On a des rapports scientifiques sur les commotions cérébrales, mais on est encore à l’ère de la réglementation des années 1990. Ça ne fonctionne pas.

Enrico Ciccone, député

Le député de Marquette demande aussi à Québec de recueillir des données sur les commotions cérébrales dans le monde de la boxe.

Au cabinet de Mme Guilbault, on affirme que la ministre ne fera pas de commentaires pour l’instant, le temps que le Bureau du coroner fasse enquête.

« Qui accepte de risquer sa vie pour 1800 $ ? »

Dans une longue enfilade de messages sur Twitter, le chef parlementaire de Québec solidaire, Gabriel Nadeau-Dubois, a affirmé que de « sérieuses questions » devaient être posées aux promoteurs du combat entre Jeanette Zacarias Zapata et Marie-Pier Houle.

« Qui accepte de risquer sa vie pour 1800 $ ? Poser la question, c’est y répondre. On laisse des athlètes moins fortunés venir d’ailleurs prendre des risques à répétition pour nous divertir », a écrit M. Nadeau-Dubois.

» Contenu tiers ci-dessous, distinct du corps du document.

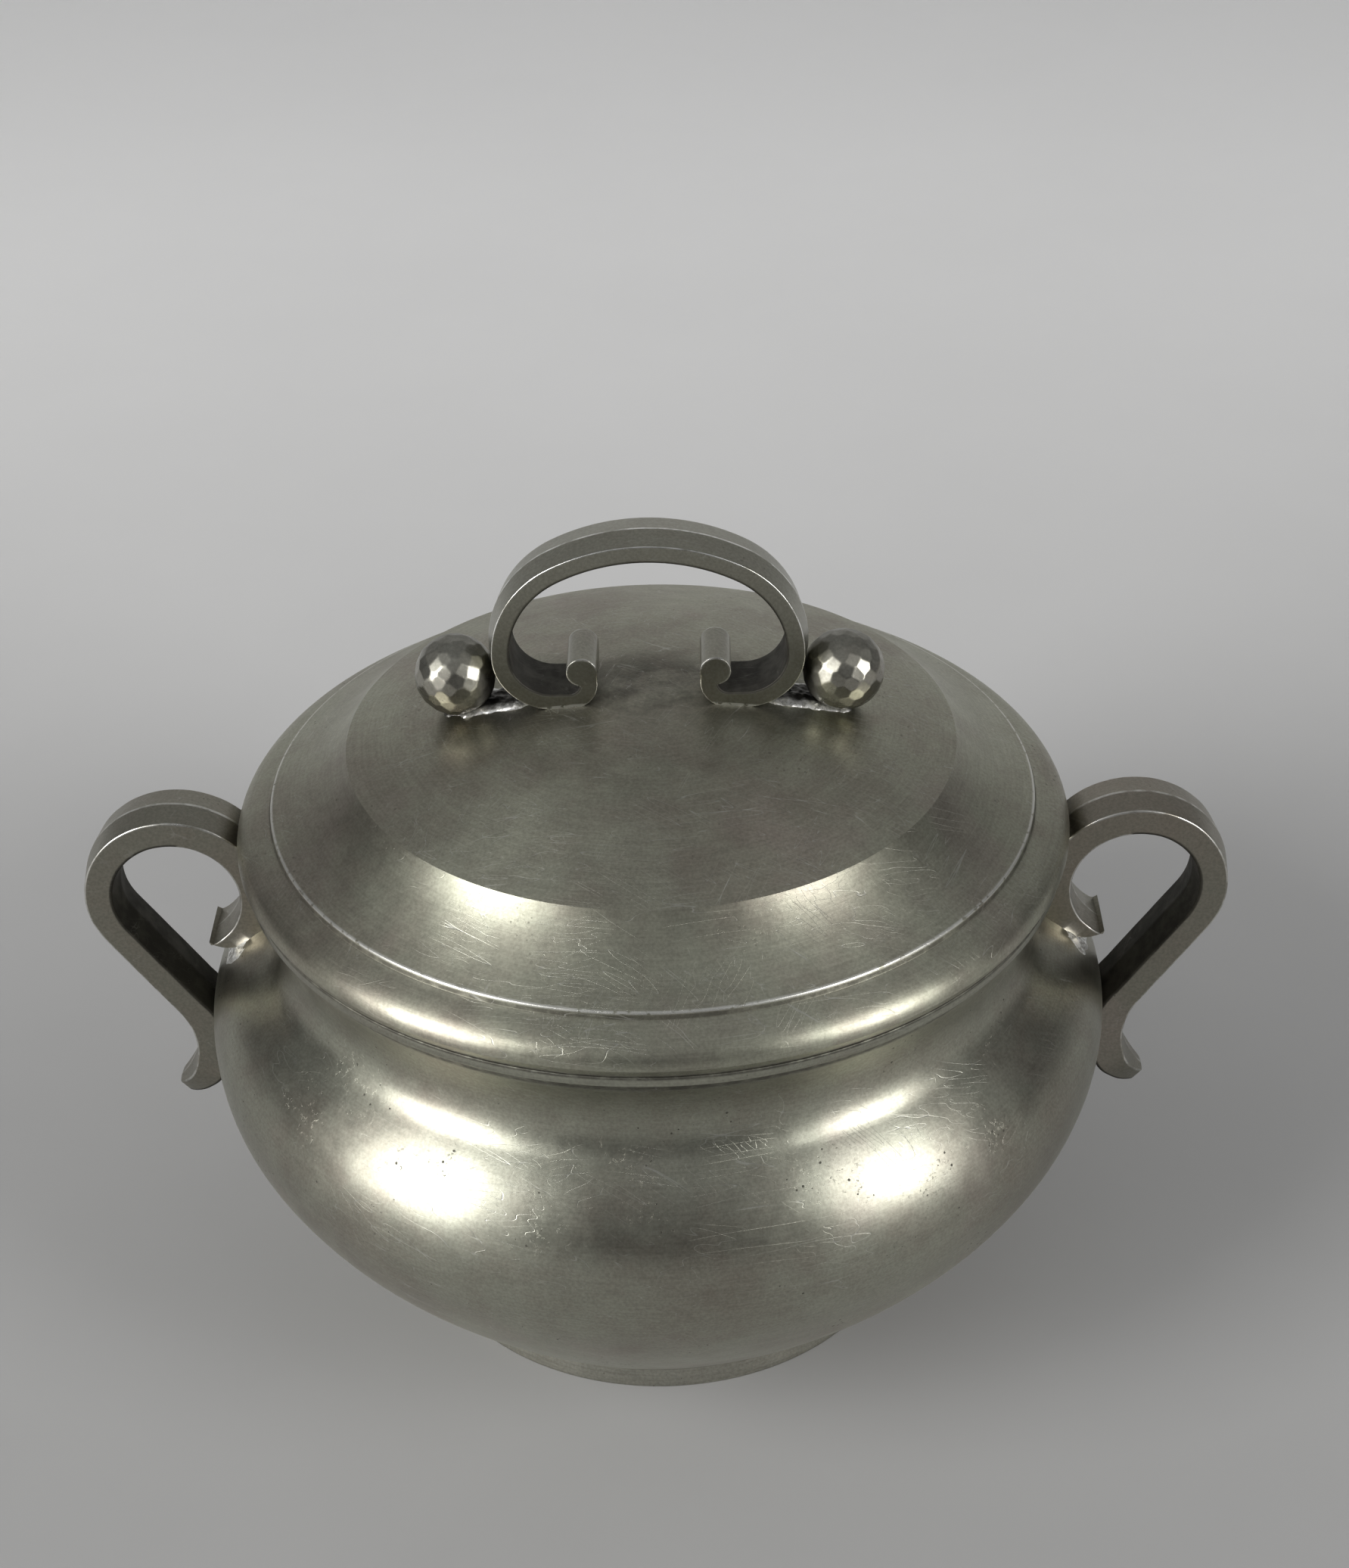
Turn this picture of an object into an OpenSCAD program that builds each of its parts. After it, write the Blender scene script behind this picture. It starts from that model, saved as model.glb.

Je suis content que le coroner mène une enquête. On a de sérieuses questions à poser aux promoteurs de ce match. Eux autres, ils ont empoché pas mal plus que les 1800 $ qu’espérait gagner madame Zapata.

Gabriel Nadeau-Dubois, chef parlementaire de Québec solidaire

Pour sa part, la députée du Parti québécois Méganne Perry Mélançon a déclaré vendredi qu’il était « nécessaire de tout faire pour mieux encadrer le sport et le rendre le plus sécuritaire possible ».

« Il faut aussi rapidement récolter toutes les informations et les données sur les commotions cérébrales et les blessures graves pour que nos jeunes athlètes puissent pratiquer [leur sport] en sécurité. Ce décès tragique doit minimalement mener à une enquête et à des actions concrètes pour sécuriser la pratique. La Régie devrait être modernisée en fonction des recommandations », a-t-elle ajouté.